• What you should do: Write down each entry again, exactly as it reads.

• Extracted data:
*-*-*

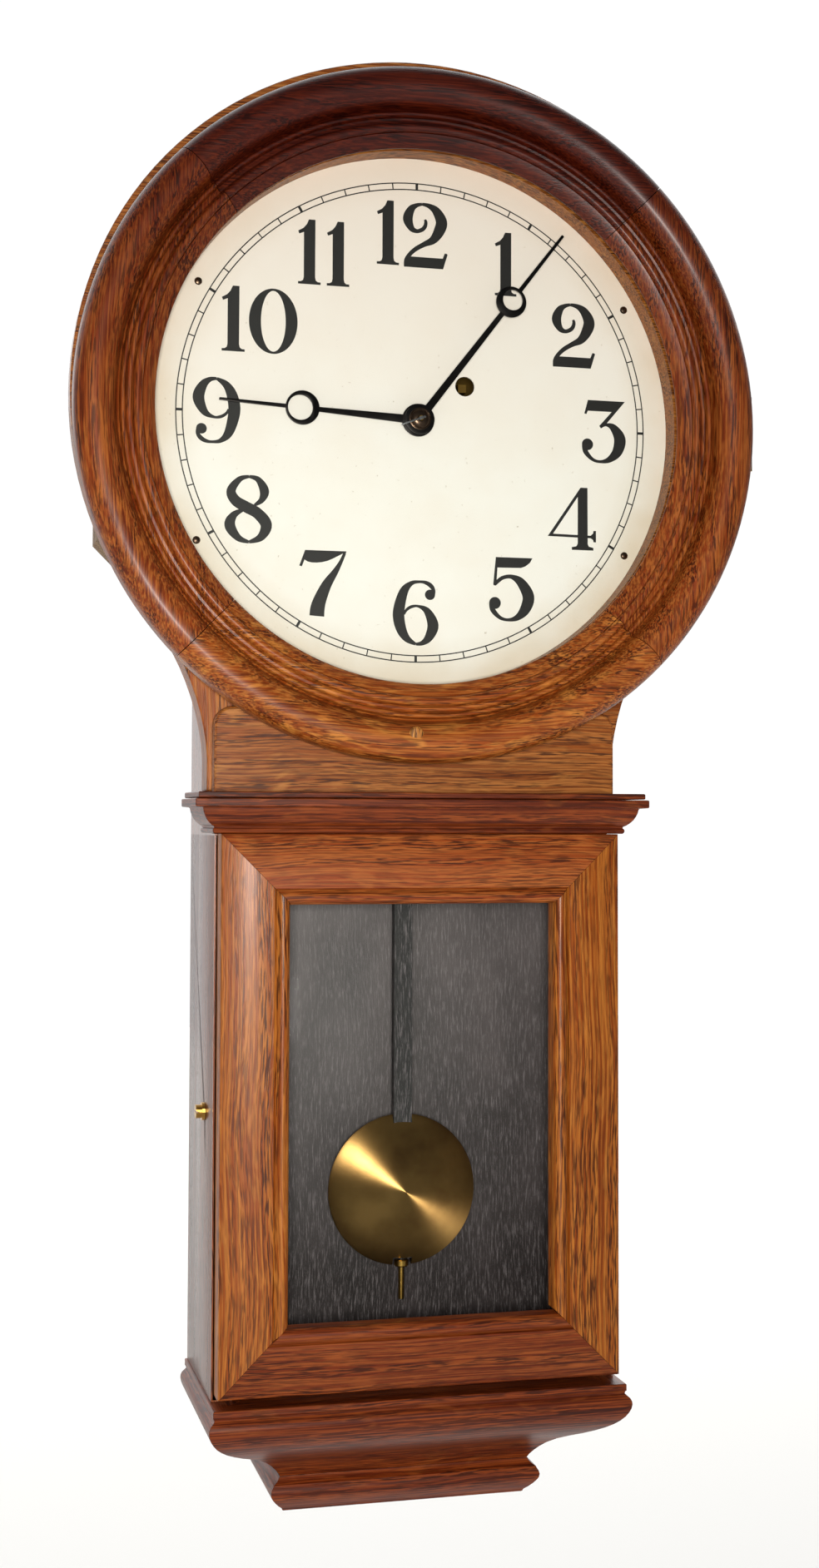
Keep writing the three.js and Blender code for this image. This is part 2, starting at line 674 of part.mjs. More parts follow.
function makeFrontPlate() {
  const shape = plateOutline();
  for (const [x, z, radius] of pivotHoles()) shape.holes.push(disc(radius + gap, x, z));
  for (const [x, z] of pillarPlaces()) shape.holes.push(disc(1.5 + gap, x, z));
  const stud = shaft(1, frontPlateDepth - 0.5, layers.motionUpper + 3.2, 10).translate([studX, 0, studZ]);
  return slab(shape, frontPlateBack, frontPlateDepth, 6).add(stud);
}

function pillarPlaces() {
  const { left, right, bottom, top } = plateCorners;
  return [[left + pillarInset, bottom + pillarInset], [right - pillarInset, bottom + pillarInset],
    [right - pillarInset, top - pillarInset], [left + pillarInset, top - pillarInset]];
}

// The pillars are riveted to this plate; their feet stand on the backboard.
function makeBackPlate() {
  const shape = plateOutline();
  for (const [x, z, radius] of pivotHoles()) shape.holes.push(disc(radius + gap, x, z));
  let plate = slab(shape, backPlateDepth, backPlateFront, 6);
  for (const [x, z] of pillarPlaces()) {
    const pillar = turned([[0, backThickness + gap], [4, backThickness + gap], [4, backPlateDepth + 1],
      [3, backPlateDepth + 4], [3, frontPlateBack - 4], [3.6, frontPlateBack - gap],
      [1.5, frontPlateBack - gap], [1.5, frontPlateDepth + 1.5], [0, frontPlateDepth + 1.5]], 10);
    plate = plate.add(pillar.translate([x, 0, z]));
  }
  const hook = shaft(1, backPlateFront - 0.5, weightDepth + 3, 8);
  return plate.add(hook.translate([cableRight, 0, plateCorners.bottom + 4]));
}

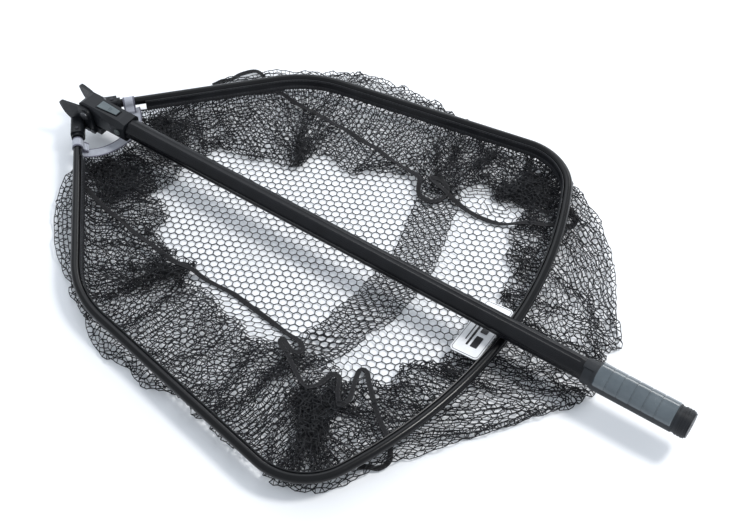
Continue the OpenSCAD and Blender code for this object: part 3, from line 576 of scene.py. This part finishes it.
        # a second-neighbour pair may share a vertex with another of its own set; each correction is split by the free
        # weights only, without counting
        ws = np.maximum(W[x] + W[y], 1e-6)
        rows.append((x, y, (W[x] / ws)[:, None], (W[y] / ws)[:, None]))
    prev = P.copy()
    for it in range(rounds):
        vel = (P - prev) * (0.90 if it < rounds * 0.8 else 0.7)
        sp = np.linalg.norm(vel, axis=1)
        vel *= np.minimum(1, 0.8 / np.maximum(sp, 1e-6))[:, None]
        prev = P.copy()
        P = P + vel * free[:, None]
        P[:, 2] -= 0.02 * free
        k = 0.9
        for x, y, wx, wy in ecw:
            dvec = P[y] - P[x]
            ln = np.sqrt((dvec * dvec).sum(1))
            er = (ln - e) / np.maximum(ln, 1e-6)
            er = np.where(er > 0, er * k, er * 0.55)[:, None] * dvec
            P[x] += wx * er
            P[y] -= wy * er
        if it % 2 == 0:
            for x, y, wx, wy in rows:
                dvec = P[y] - P[x]
                ln = np.sqrt((dvec * dvec).sum(1))
                lim = 0.62 * CELL
                er = np.minimum(ln - lim, 0) / np.maximum(ln, 1e-6)
                er = 0.4 * er[:, None] * dvec
                P[x] += wx * er
                P[y] -= wy * er
        P[anchor, :2] += (0.02 * hold[anchor])[:, None] * (home[anchor, :2] - P[anchor, :2])
        under = P[:, 2] < floor
        P[under, 2] = floor[under]
        # friction on the ground
        P[under, :2] += 0.75 * (prev[under, :2] - P[under, :2]) * np.clip(it / 400.0, 0.0, 1)
        # clear of the hoop tube and its band
        hi = np.where(P[:, 2] > -10.5)[0]
        if len(hi):
            i = np.clip(((P[hi, 0] + 80) / 2 + 0.5).astype(int), 0, len(gx) - 1)
            j = np.clip(((P[hi, 1] + 350) / 2 + 0.5).astype(int), 0, len(gy) - 1)
            d2 = gd[i, j]
            d3 = np.hypot(d2, P[hi, 2])
            push = np.clip(8.2 - d3, 0, 3) * free[hi]
            m = push > 0
            s_ = push[m] / np.maximum(d3[m], 1e-3)
            P[hi[m], 0] += s_ * d2[m] * gnx[i[m], j[m]]
            P[hi[m], 1] += s_ * d2[m] * gny[i[m], j[m]]
            P[hi[m], 2] += s_ * P[hi[m], 2]
        P[:, 2] = np.minimum(P[:, 2], np.where(pin, 99, -8.0))
    return dict(P=P, ed=ed, uv=uv, t=t, deg=deg, pin=pin, e=e, nb=nb, rim=at(rq, rs, np.arange(0, rs[-1], 4.0)))

# ---------------------------------------------------------------- the bag
ROUNDS = 1000
net = settle(ROUNDS)
P, UV, T = net["P"], net["uv"], net["t"]
E = np.vstack(net["ed"])
U0, U1, V0, V1 = RECT
mid = (UV[E[:, 0]] + UV[E[:, 1]]) / 2
te = (T[E[:, 0]] + T[E[:, 1]]) / 2
mu, mv = mid[:, 0], mid[:, 1]
du = np.where(mu > U1, (mu - U1) / WALL['f'], np.where(mu < U0, (mu - U0) / WALL['b'], 0))
dv = np.where(mv > V1, (mv - V1) / WALL['l'], np.where(mv < V0, (mv - V0) / WALL['r'], 0))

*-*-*

• Correct response:
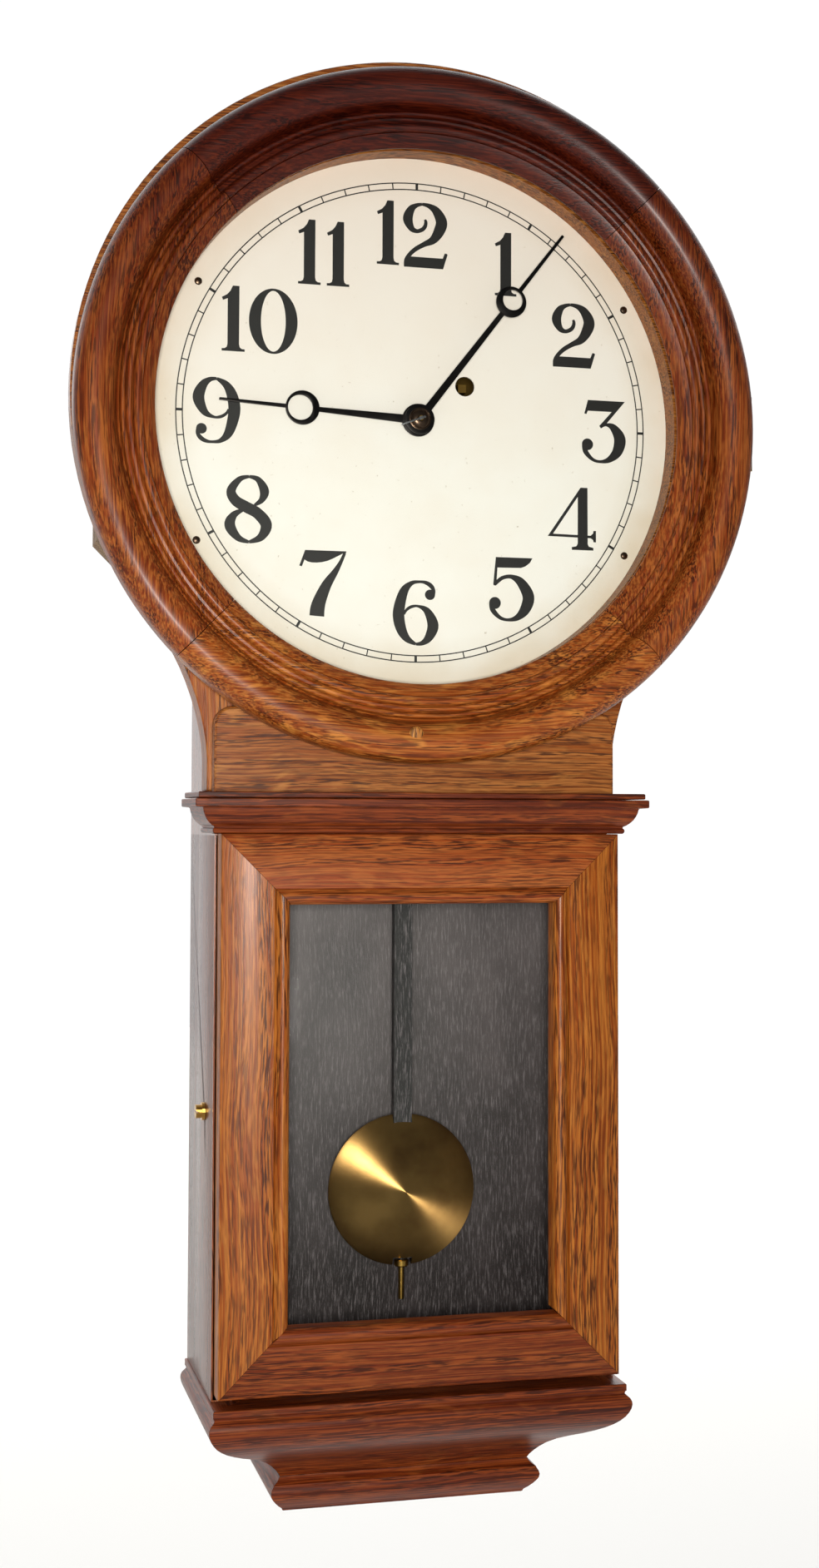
Keep writing the three.js and Blender code for this image. This is part 2, starting at line 674 of part.mjs. More parts follow.
function makeFrontPlate() {
  const shape = plateOutline();
  for (const [x, z, radius] of pivotHoles()) shape.holes.push(disc(radius + gap, x, z));
  for (const [x, z] of pillarPlaces()) shape.holes.push(disc(1.5 + gap, x, z));
  const stud = shaft(1, frontPlateDepth - 0.5, layers.motionUpper + 3.2, 10).translate([studX, 0, studZ]);
  return slab(shape, frontPlateBack, frontPlateDepth, 6).add(stud);
}

function pillarPlaces() {
  const { left, right, bottom, top } = plateCorners;
  return [[left + pillarInset, bottom + pillarInset], [right - pillarInset, bottom + pillarInset],
    [right - pillarInset, top - pillarInset], [left + pillarInset, top - pillarInset]];
}

// The pillars are riveted to this plate; their feet stand on the backboard.
function makeBackPlate() {
  const shape = plateOutline();
  for (const [x, z, radius] of pivotHoles()) shape.holes.push(disc(radius + gap, x, z));
  let plate = slab(shape, backPlateDepth, backPlateFront, 6);
  for (const [x, z] of pillarPlaces()) {
    const pillar = turned([[0, backThickness + gap], [4, backThickness + gap], [4, backPlateDepth + 1],
      [3, backPlateDepth + 4], [3, frontPlateBack - 4], [3.6, frontPlateBack - gap],
      [1.5, frontPlateBack - gap], [1.5, frontPlateDepth + 1.5], [0, frontPlateDepth + 1.5]], 10);
    plate = plate.add(pillar.translate([x, 0, z]));
  }
  const hook = shaft(1, backPlateFront - 0.5, weightDepth + 3, 8);
  return plate.add(hook.translate([cableRight, 0, plateCorners.bottom + 4]));
}

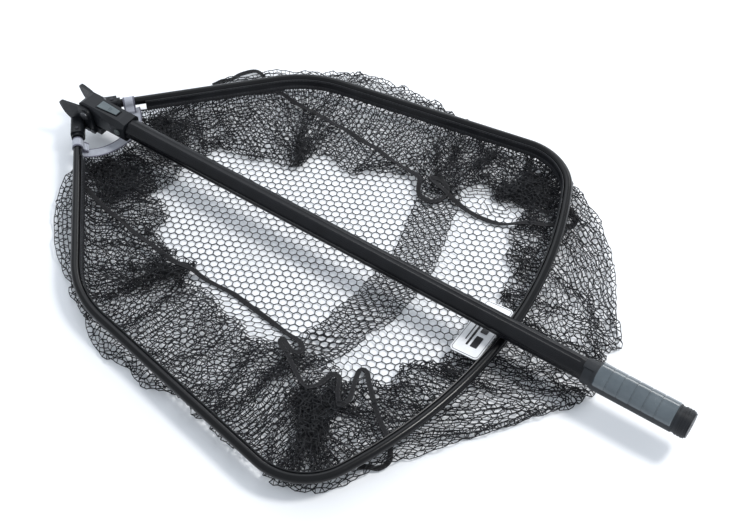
Continue the OpenSCAD and Blender code for this object: part 3, from line 576 of scene.py. This part finishes it.
        # a second-neighbour pair may share a vertex with another of its own set; each correction is split by the free
        # weights only, without counting
        ws = np.maximum(W[x] + W[y], 1e-6)
        rows.append((x, y, (W[x] / ws)[:, None], (W[y] / ws)[:, None]))
    prev = P.copy()
    for it in range(rounds):
        vel = (P - prev) * (0.90 if it < rounds * 0.8 else 0.7)
        sp = np.linalg.norm(vel, axis=1)
        vel *= np.minimum(1, 0.8 / np.maximum(sp, 1e-6))[:, None]
        prev = P.copy()
        P = P + vel * free[:, None]
        P[:, 2] -= 0.02 * free
        k = 0.9
        for x, y, wx, wy in ecw:
            dvec = P[y] - P[x]
            ln = np.sqrt((dvec * dvec).sum(1))
            er = (ln - e) / np.maximum(ln, 1e-6)
            er = np.where(er > 0, er * k, er * 0.55)[:, None] * dvec
            P[x] += wx * er
            P[y] -= wy * er
        if it % 2 == 0:
            for x, y, wx, wy in rows:
                dvec = P[y] - P[x]
                ln = np.sqrt((dvec * dvec).sum(1))
                lim = 0.62 * CELL
                er = np.minimum(ln - lim, 0) / np.maximum(ln, 1e-6)
                er = 0.4 * er[:, None] * dvec
                P[x] += wx * er
                P[y] -= wy * er
        P[anchor, :2] += (0.02 * hold[anchor])[:, None] * (home[anchor, :2] - P[anchor, :2])
        under = P[:, 2] < floor
        P[under, 2] = floor[under]
        # friction on the ground
        P[under, :2] += 0.75 * (prev[under, :2] - P[under, :2]) * np.clip(it / 400.0, 0.0, 1)
        # clear of the hoop tube and its band
        hi = np.where(P[:, 2] > -10.5)[0]
        if len(hi):
            i = np.clip(((P[hi, 0] + 80) / 2 + 0.5).astype(int), 0, len(gx) - 1)
            j = np.clip(((P[hi, 1] + 350) / 2 + 0.5).astype(int), 0, len(gy) - 1)
            d2 = gd[i, j]
            d3 = np.hypot(d2, P[hi, 2])
            push = np.clip(8.2 - d3, 0, 3) * free[hi]
            m = push > 0
            s_ = push[m] / np.maximum(d3[m], 1e-3)
            P[hi[m], 0] += s_ * d2[m] * gnx[i[m], j[m]]
            P[hi[m], 1] += s_ * d2[m] * gny[i[m], j[m]]
            P[hi[m], 2] += s_ * P[hi[m], 2]
        P[:, 2] = np.minimum(P[:, 2], np.where(pin, 99, -8.0))
    return dict(P=P, ed=ed, uv=uv, t=t, deg=deg, pin=pin, e=e, nb=nb, rim=at(rq, rs, np.arange(0, rs[-1], 4.0)))

# ---------------------------------------------------------------- the bag
ROUNDS = 1000
net = settle(ROUNDS)
P, UV, T = net["P"], net["uv"], net["t"]
E = np.vstack(net["ed"])
U0, U1, V0, V1 = RECT
mid = (UV[E[:, 0]] + UV[E[:, 1]]) / 2
te = (T[E[:, 0]] + T[E[:, 1]]) / 2
mu, mv = mid[:, 0], mid[:, 1]
du = np.where(mu > U1, (mu - U1) / WALL['f'], np.where(mu < U0, (mu - U0) / WALL['b'], 0))
dv = np.where(mv > V1, (mv - V1) / WALL['l'], np.where(mv < V0, (mv - V0) / WALL['r'], 0))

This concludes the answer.